In an exclusive interview with Breaking Defense, the Navy’s top surface-warships expert frankly acknowledged that they’re still working on the answers. Everything from concepts of operation to damage control to the ships’ top speed is still potentially open to revision, Rear Adm. Thomas Rowden said Friday in his Pentagon office. That attitude is refreshing, exciting, and a bit unnerving when you consider that the Navy wants to buy 55 Littoral Combat Ships, requesting $1.8 billion for four in fiscal 2013 alone.
“We have traditional roles for destroyers, cruisers, frigates,” said Rowden, who heads Navy staff section N96, “Surface Warfare,” which oversees those ship types for the Chief of Naval Operations. But the LCS is a radically different class of ship. The two now in the fleet — LCS-1 Freedom, built by Lockheed Martin, and LCS-2 Independence, by General Dynamics — were in fact bought with research and development funding outside the normal procurement process. (A third ship that just finished its acceptance trials, Lockheed’s LCS-3 Fort Worth, was procured under the standard shipbuilding account, and so will all LCSs to come.) Many saw the use of R&D funds as a mere budgetary expedient, but Rowden argues it genuinely reflects just how new and different the Littoral Combat Ships really are.

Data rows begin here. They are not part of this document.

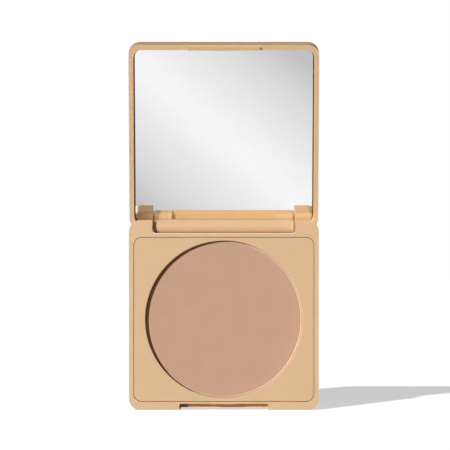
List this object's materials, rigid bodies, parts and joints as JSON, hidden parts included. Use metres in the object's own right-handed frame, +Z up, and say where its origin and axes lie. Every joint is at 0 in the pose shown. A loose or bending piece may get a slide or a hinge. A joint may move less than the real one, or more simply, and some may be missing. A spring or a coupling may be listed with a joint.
{
  "type": "powder compact",
  "caption": "Square hinged powder compact, open, with a round pan of pressed powder in its base and a mirror in its lid; turns on a pinned barrel hinge",
  "frame": {"origin": "On the surface the open compact stands on, under the middle of its bounding box", "axes": "+Z runs up from the base's front edge, which it stands on, to the lid's free edge; -Y is the side that the powder and the mirror face; +X is to the right seen from there, along the hinge axis"},
  "size_m": [0.0726, 0.0264, 0.1406],
  "materials": {
    "base_shell": "satin moulded plastic, peach gold",
    "tray_insert": "satin moulded plastic, peach gold",
    "powder_pan": "bare pressed pan",
    "pan_glue_dots": "hot-melt glue dots",
    "powder_cake": "pressed powder, matte rose tan",
    "base_label": "blank round sticker",
    "hinge_pins": "drawn steel wire",
    "lid_frame": "satin moulded plastic, peach gold",
    "lid_cover": "satin moulded plastic, peach gold",
    "mirror_tape": "double-sided foam tape",
    "mirror_glass": "silvered flat glass"
  },
  "bodies": {
    "base": {"base_shell": "base_shell", "tray_insert": "tray_insert", "powder_pan": "powder_pan", "pan_glue_dots": "pan_glue_dots", "powder_cake": "powder_cake", "base_label": "base_label", "hinge_pin_left": "hinge_pins", "hinge_pin_right": "hinge_pins"},
    "lid": {"lid_frame": "lid_frame", "lid_cover": "lid_cover", "mirror_tape": "mirror_tape", "mirror_glass": "mirror_glass"}
  },
  "joints": [
    {"name": "lid_hinge", "type": "hinge", "parent": "base", "child": "lid", "pos_m": [0, 0.00132, 0.0701], "axis": [1, 0, 0], "range_deg": [0, 165]}
  ]
}
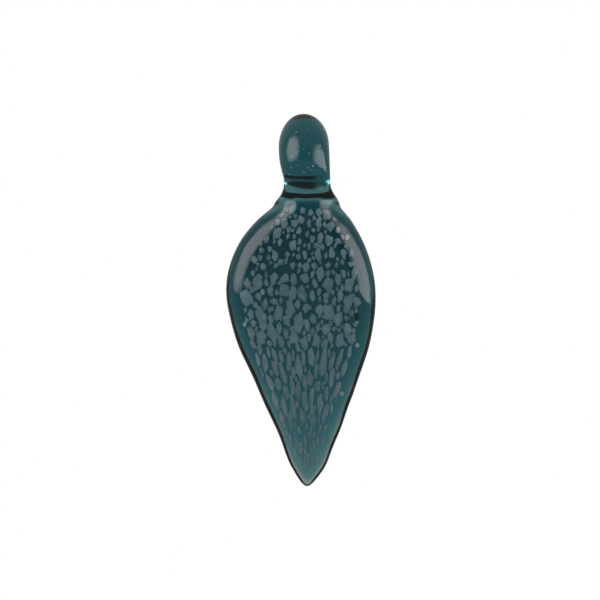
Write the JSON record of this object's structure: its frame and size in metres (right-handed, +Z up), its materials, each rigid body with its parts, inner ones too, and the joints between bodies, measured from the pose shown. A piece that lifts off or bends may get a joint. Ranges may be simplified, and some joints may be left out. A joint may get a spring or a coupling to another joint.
{
  "type": "glass leaf pendant",
  "caption": "Flattened teal glass leaf pendant with pale frit cased under a clear skin and a fused glass hanging loop bored side to side for a cord.",
  "frame": {"origin": "centre of the round hole through the hanging loop", "axes": "+Z up as the pendant hangs, +X along the hole, the decorated front faces -Y"},
  "size_m": [0.025, 0.014, 0.0621],
  "materials": {
    "teal_glass": "fire-polished transparent deep teal with a few seed bubbles",
    "frit_grey": "opaque matte grey frit under glass",
    "frit_pale": "opaque matte pale frit under glass",
    "inclusion_dark": "opaque dark speck under glass"
  },
  "bodies": {
    "root": {"leaf_base": "teal_glass", "leaf_cap": "teal_glass", "bail_loop": "teal_glass", "frit_crown_grains": "frit_grey", "frit_middle_grains": "frit_grey", "frit_drawn_streaks": "frit_grey", "frit_tip_streaks": "frit_grey", "frit_bright_specks": "frit_pale", "dark_inclusion": "inclusion_dark"}
  },
  "joints": []
}
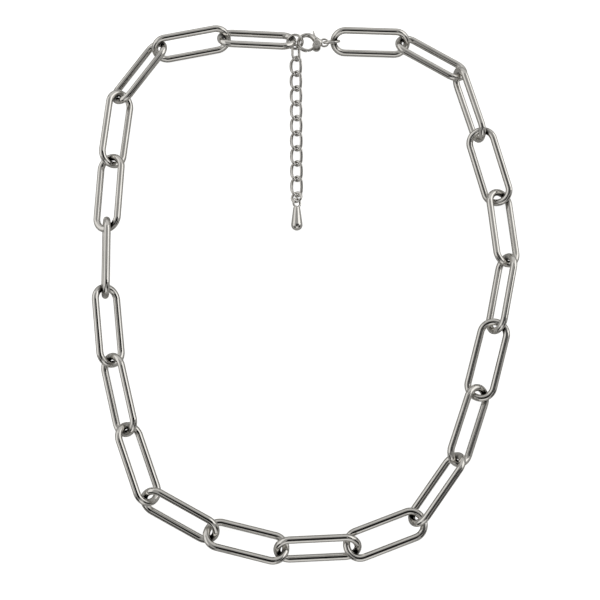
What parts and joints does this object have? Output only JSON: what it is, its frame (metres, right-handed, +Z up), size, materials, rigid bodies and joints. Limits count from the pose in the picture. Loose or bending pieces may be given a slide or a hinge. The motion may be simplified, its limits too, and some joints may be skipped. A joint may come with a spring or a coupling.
{
  "type": "paperclip chain necklace",
  "caption": "Necklace of long oval wire links lying closed in a loop, with a lobster clasp, a short twisted extender chain and a small teardrop at its end.",
  "frame": {"origin": "on the surface that the necklace lies on, under the centre of its bounding box", "axes": "+Z up from the surface; +Y from the bottom of the loop toward the clasp; +X to the right when seen from above"},
  "size_m": [0.1256, 0.1592, 0.0092],
  "materials": {
    "links": "polished white metal plating",
    "clasp": "polished white metal plating",
    "extender": "polished white metal plating"
  },
  "bodies": {
    "necklace": {"link_01": "links", "link_02": "links", "link_03": "links", "link_04": "links", "link_05": "links", "link_06": "links", "link_07": "links", "link_08": "links", "link_09": "links", "link_10": "links", "link_11": "links", "link_12": "links", "link_13": "links", "link_14": "links", "link_15": "links", "link_16": "links", "link_17": "links", "link_18": "links", "link_19": "links", "link_20": "links", "link_21": "links", "link_22": "links", "jump_ring": "extender", "clasp_body": "clasp", "clasp_pin": "clasp", "end_ring": "extender", "extender_first": "extender", "extender_1": "extender", "extender_2": "extender", "extender_3": "extender", "extender_4": "extender", "extender_5": "extender", "extender_6": "extender", "extender_7": "extender", "extender_8": "extender", "extender_9": "extender", "extender_ring": "extender", "drop": "extender"},
    "lever": {"clasp_lever": "clasp"}
  },
  "joints": [
    {"name": "clasp_gate", "type": "hinge", "parent": "necklace", "child": "lever", "pos_m": [0.00394, 0.07352, 0.00303], "axis": [0.0003, 0.0349, 0.9994], "range_deg": [-24, 0], "stiffness_Nm_per_rad": 0.002, "springref_deg": 8.59}
  ]
}
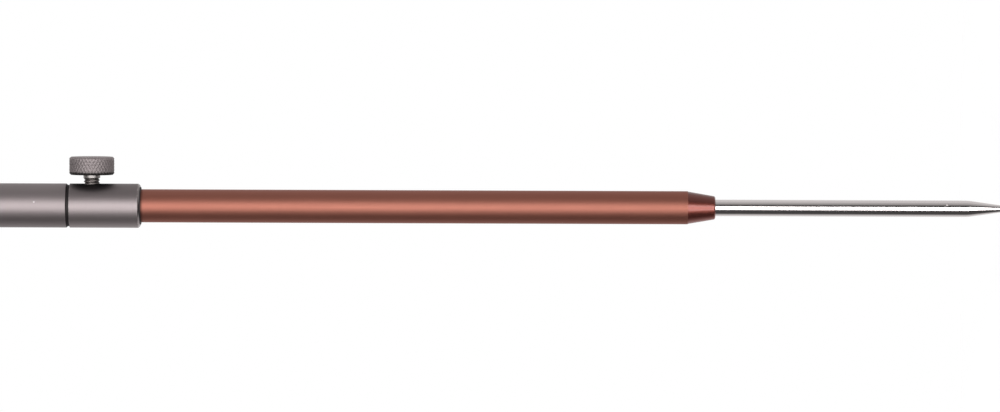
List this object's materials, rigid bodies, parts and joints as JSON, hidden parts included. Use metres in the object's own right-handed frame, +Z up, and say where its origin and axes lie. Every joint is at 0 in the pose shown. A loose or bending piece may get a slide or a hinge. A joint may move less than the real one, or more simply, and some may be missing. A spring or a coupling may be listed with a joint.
{
  "type": "bank stick",
  "caption": "Telescopic bank stick: a pointed steel ground spike on a sliding inner tube, clamped in an outer tube by a knurled thumbscrew, with a threaded socket on top.",
  "frame": {"origin": "on the stick's axis at the nose's lower end, where the spike leaves it: ground level when the stick is pushed home", "axes": "+Z up the stick from the spike to the threaded head, +X out along the thumbscrew to its knob"},
  "size_m": [0.0257, 0.0164, 0.6504],
  "materials": {
    "spike_steel": "ground and polished bright",
    "screw_steel": "machined, bright shoulder and darker thread",
    "brown_turned": "brown anodised over fine turning, glossy",
    "brown_tube": "brown anodised, satin",
    "grey_tube": "gunmetal anodised, satin",
    "grey_collar": "gunmetal anodised over fine turning, satin",
    "grey_knob": "gunmetal anodised diamond knurl",
    "insert_brass": "turned, threaded",
    "black_acetal": "turned acetal",
    "pad_nylon": "natural nylon",
    "ring_rubber": "moulded"
  },
  "bodies": {
    "lower_stick": {"spike": "spike_steel", "nose": "brown_turned", "inner_tube": "brown_tube", "guide_plug": "black_acetal"},
    "friction_ring": {"friction_ring": "ring_rubber"},
    "upper_stick": {"outer_tube": "grey_tube", "clamp_collar": "grey_collar", "mouth_bush": "black_acetal", "upper_bush": "black_acetal", "head_cap": "grey_collar", "thread_insert": "insert_brass"},
    "clamp_pad": {"clamp_pad": "pad_nylon"},
    "thumbscrew": {"thumb_knob": "grey_knob", "screw_stud": "screw_steel"}
  },
  "joints": [
    {"name": "swivel", "type": "hinge", "parent": "lower_stick", "child": "friction_ring", "pos_m": [0, 0, 0.3145], "axis": [0, 0, 1], "continuous": true},
    {"name": "height_slide", "type": "slide", "parent": "friction_ring", "child": "upper_stick", "axis": [0, 0, 1], "range_m": [-0.1967, 0.0583]},
    {"name": "pad_travel", "type": "slide", "parent": "upper_stick", "child": "clamp_pad", "axis": [1, 0, 0], "range_m": [0, 0.00101]},
    {"name": "screw_turn", "type": "hinge", "parent": "clamp_pad", "child": "thumbscrew", "pos_m": [0, 0, 0.22585], "axis": [1, 0, 0], "range_deg": [0, 360]}
  ],
  "couplings": [
    {"joint": "pad_travel", "follows": "screw_turn", "m_per_rad": 0.00015915}
  ]
}
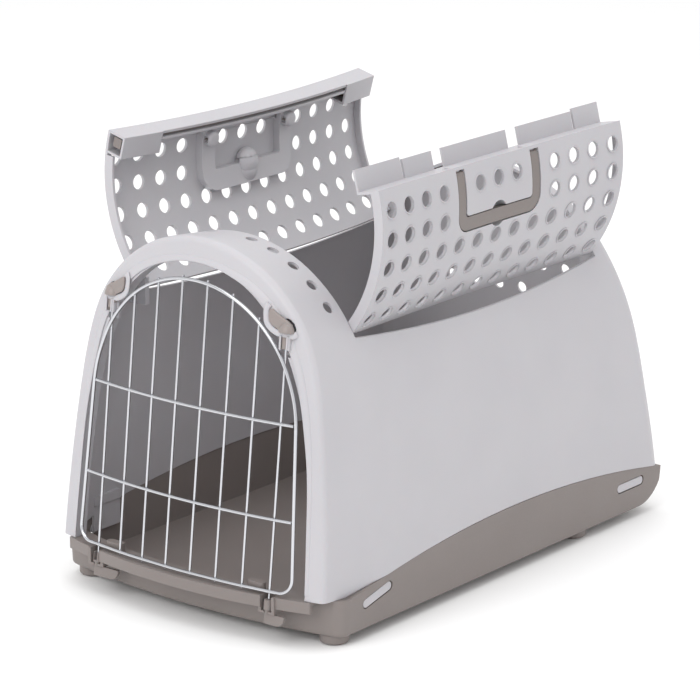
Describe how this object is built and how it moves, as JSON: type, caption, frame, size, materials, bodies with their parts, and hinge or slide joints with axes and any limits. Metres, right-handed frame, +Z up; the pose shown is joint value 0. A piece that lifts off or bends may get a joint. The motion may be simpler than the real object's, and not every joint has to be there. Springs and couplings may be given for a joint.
{
  "type": "pet carrier",
  "caption": "Travel carrier for a small pet: tray base, vaulted shell, wire front door and two perforated roof lids that fold outwards, each with a fold-down handle.",
  "frame": {"origin": "on the ground under the middle of the whole part, with both lids folded open", "axes": "+X to the right seen from the door, +Y from the door to the rear, +Z up"},
  "size_m": [0.3098, 0.5079, 0.3866],
  "materials": {
    "shell_plastic": "satin",
    "tray_plastic": "satin",
    "handle_plastic": "satin",
    "latch_plastic": "satin",
    "door_wire": "bright"
  },
  "bodies": {
    "carrier": {"base_tray": "tray_plastic", "foot_front_left": "tray_plastic", "foot_front_right": "tray_plastic", "foot_rear_left": "tray_plastic", "foot_rear_right": "tray_plastic", "upper_shell": "shell_plastic"},
    "left_lid": {"left_lid": "shell_plastic", "left_lid_rail": "shell_plastic", "left_lid_cover_front": "shell_plastic", "left_lid_cover_rear": "shell_plastic"},
    "lock_bar": {"lock_bar": "handle_plastic"},
    "left_handle": {"left_handle": "handle_plastic"},
    "right_lid": {"right_lid": "shell_plastic"},
    "right_handle": {"right_handle": "handle_plastic"},
    "door": {"door_frame_wire": "door_wire", "door_lower_crossbar": "door_wire", "door_upper_crossbar": "door_wire", "door_upright_1": "door_wire", "door_upright_2": "door_wire", "door_upright_3": "door_wire", "door_upright_4": "door_wire", "door_upright_5": "door_wire", "door_upright_6": "door_wire", "door_upright_7": "door_wire", "door_upright_8": "door_wire"},
    "upper_latch_left": {"upper_latch_left": "latch_plastic"},
    "upper_latch_right": {"upper_latch_right": "latch_plastic"},
    "lower_latch_left": {"lower_latch_left": "latch_plastic"},
    "lower_latch_right": {"lower_latch_right": "latch_plastic"}
  },
  "joints": [
    {"name": "right_lid_hinge", "type": "hinge", "parent": "carrier", "child": "right_lid", "pos_m": [0.115, 0.0115, 0.25096], "axis": [0, -1, 0], "range_deg": [0, 72]},
    {"name": "left_lid_hinge", "type": "hinge", "parent": "carrier", "child": "left_lid", "pos_m": [-0.115, 0.0115, 0.25096], "axis": [0, 1, 0], "range_deg": [0, 75]},
    {"name": "lock_bar_slide", "type": "slide", "parent": "left_lid", "child": "lock_bar", "axis": [0, 1, 0], "range_m": [0, 0.006]},
    {"name": "right_handle_swing", "type": "hinge", "parent": "right_lid", "child": "right_handle", "pos_m": [0.13384, 0.012, 0.36269], "axis": [0, -1, 0], "range_deg": [0, 92]},
    {"name": "left_handle_swing", "type": "hinge", "parent": "left_lid", "child": "left_handle", "pos_m": [-0.13953, 0.008, 0.36151], "axis": [0, 1, 0], "range_deg": [0, 92]},
    {"name": "door_hinge", "type": "hinge", "parent": "carrier", "child": "door", "pos_m": [0.0945, -0.22855, 0.14], "axis": [0, 0.112, 0.9937], "range_deg": [0, 95]},
    {"name": "upper_latch_left_turn", "type": "hinge", "parent": "carrier", "child": "upper_latch_left", "pos_m": [-0.0945, -0.21615, 0.25], "axis": [0, -0.112, -0.9937], "range_deg": [0, 90]},
    {"name": "upper_latch_right_turn", "type": "hinge", "parent": "carrier", "child": "upper_latch_right", "pos_m": [0.0945, -0.21615, 0.25], "axis": [0, 0.112, 0.9937], "range_deg": [0, 90]},
    {"name": "lower_latch_left_turn", "type": "hinge", "parent": "carrier", "child": "lower_latch_left", "pos_m": [-0.0945, -0.24072, 0.032], "axis": [0, -0.112, -0.9937], "range_deg": [0, 90]},
    {"name": "lower_latch_right_turn", "type": "hinge", "parent": "carrier", "child": "lower_latch_right", "pos_m": [0.0945, -0.24072, 0.032], "axis": [0, -0.112, -0.9937], "range_deg": [0, 90]}
  ]
}
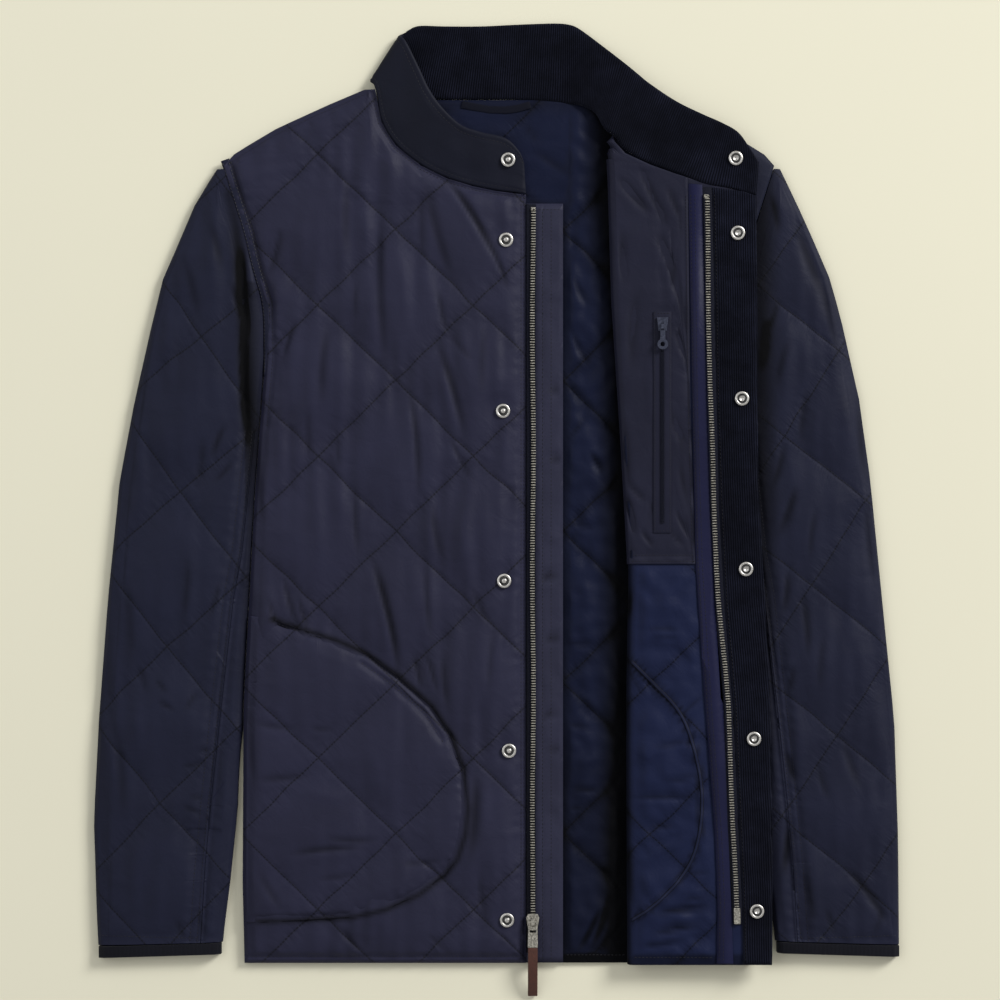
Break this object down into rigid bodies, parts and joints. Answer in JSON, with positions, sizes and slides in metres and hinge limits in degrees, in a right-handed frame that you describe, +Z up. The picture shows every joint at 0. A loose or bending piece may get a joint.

“Given the fact that we don’t have a lot of history to inform us on how we’re going to go utilize these ships, we are using these for research and development,” Rowden emphasized. “We are learning a lot….There’ve been significant changes between LCS-1 and LCS-3,” for example, including a longer, more stable hull and fixes for the cracks and leaks discovered on LCS-1 last year, the topic of a high profile, highly critical report by the independent Project On Government Oversight.
Nor do the changes necessarily stop there. Another criticism of LCS is that the design’s extraordinary top speed of 40 knots — more than 30% faster than current frigates and destroyers — is simply not worth the expense of building the ship with two sets of engines: diesels for fuel-efficient cruising and gas turbines that kick in for a high-speed dash. “Speed is life and more is better,” Rowden said, quoting a Navy aphorism. No less a naval hero than John Paul Jones famously declared that, “I wish to have no connection with any ship that does not sail fast for I intend to go in harm’s way.” Nevertheless, Rowden said, “as we go forward with our R&D platforms and do some research and do some development, I think the need for speed will either show itself or, if it doesn’t, then perhaps we’ll go in a different direction.”
The major criticism of the Littoral Combat Ship is that it just isn’t tough enough to take a hit in battle and keep going. On the Navy’s own scale, the Arleigh Burke-class destroyer is rated survivability level 3, the Perry-class frigate is level 2, and the Littoral Combat Ship is level 1, the same as the Avenger-class minesweeper and other support ships. LCS has more self-defense systems than the minesweepers, and it is has more speed than the frigates and destroyers, but in an era of supersonic cruise missiles and fast attack boats, that may not be enough to keep from being hit. Once hit, moreover, the LCS has a much smaller crew than traditional ships — about 80 sailors compared to over 200 on the similar-sized Perry. Doesn’t that make it a lot harder to do damage control? “That’s what we’re going to go find out,” Rowden said, smiling.
What Rowden does know for sure, he said, is the value of Littoral Combat Ships in the “presence” missions — counter-piracy patrols, port visits, exercises with foreign partners — that make up most of the Navy’s operations day to day. Harking back to his time commanding a mixed force of frigates, destroyers, and other vessels in the Mediterranean and the west coast of Africa, Rowden said, “I would have preferred to have LCS over probably most if not all of the other ships that I had.”
“Typically we take very, very expensive, very, very high-end DDGs [Aegis destroyers] to execute the anti-piracy mission off the Horn of Africa,” Rowden went on. “[That's] using an eight-pound maul to whack a fly.” Likewise, when building partnerships with Third World navies, Rowden preferred to rely on the aging Perry frigates or even cutters on loan to the Navy from the Coast Guard. “If I were to bring a big, heavy ship in, most of these folks had never seen one of those,” he said: They simply had no idea how to apply such a naval juggernaut to their own modest missions of coastal defense, counter-piracy, and fisheries protection. In those roles, he said, “you can probably get more utility and certainly more alacrity out of a smaller, more agile ship.”
LCS’s suitability for presence missions doesn’t mean it’s unsuited for a major war, however. “The ships are built to go in harm’s way, okay?” Rowden argued. “But we need to be smart about how we drive them.” In wartime, the lightweight Littoral Combat Ships would be connected by computer datalinks to the main fleet. Skirmishing LCSs would hunt submarines, small attack boats, and mines that threatened the larger ships, while US carriers, Aegis ships, and attack subs protected the LCSs in return from enemy missiles and airstrikes.
Exactly how this works, however, is something the Navy is going to find out as it goes along. “There are innumerable fantastic qualities about the sailors serving in the United States Navy today,” Rowden said. “We put an asset, a ship like LCS, into their hands, and they are going to figure out how to get the most out of it.”
“It’s very easy to concentrate on what the ship isn’t,” Rowden summed up. “It’s much more difficult to look into the future and say, this is what it could be.”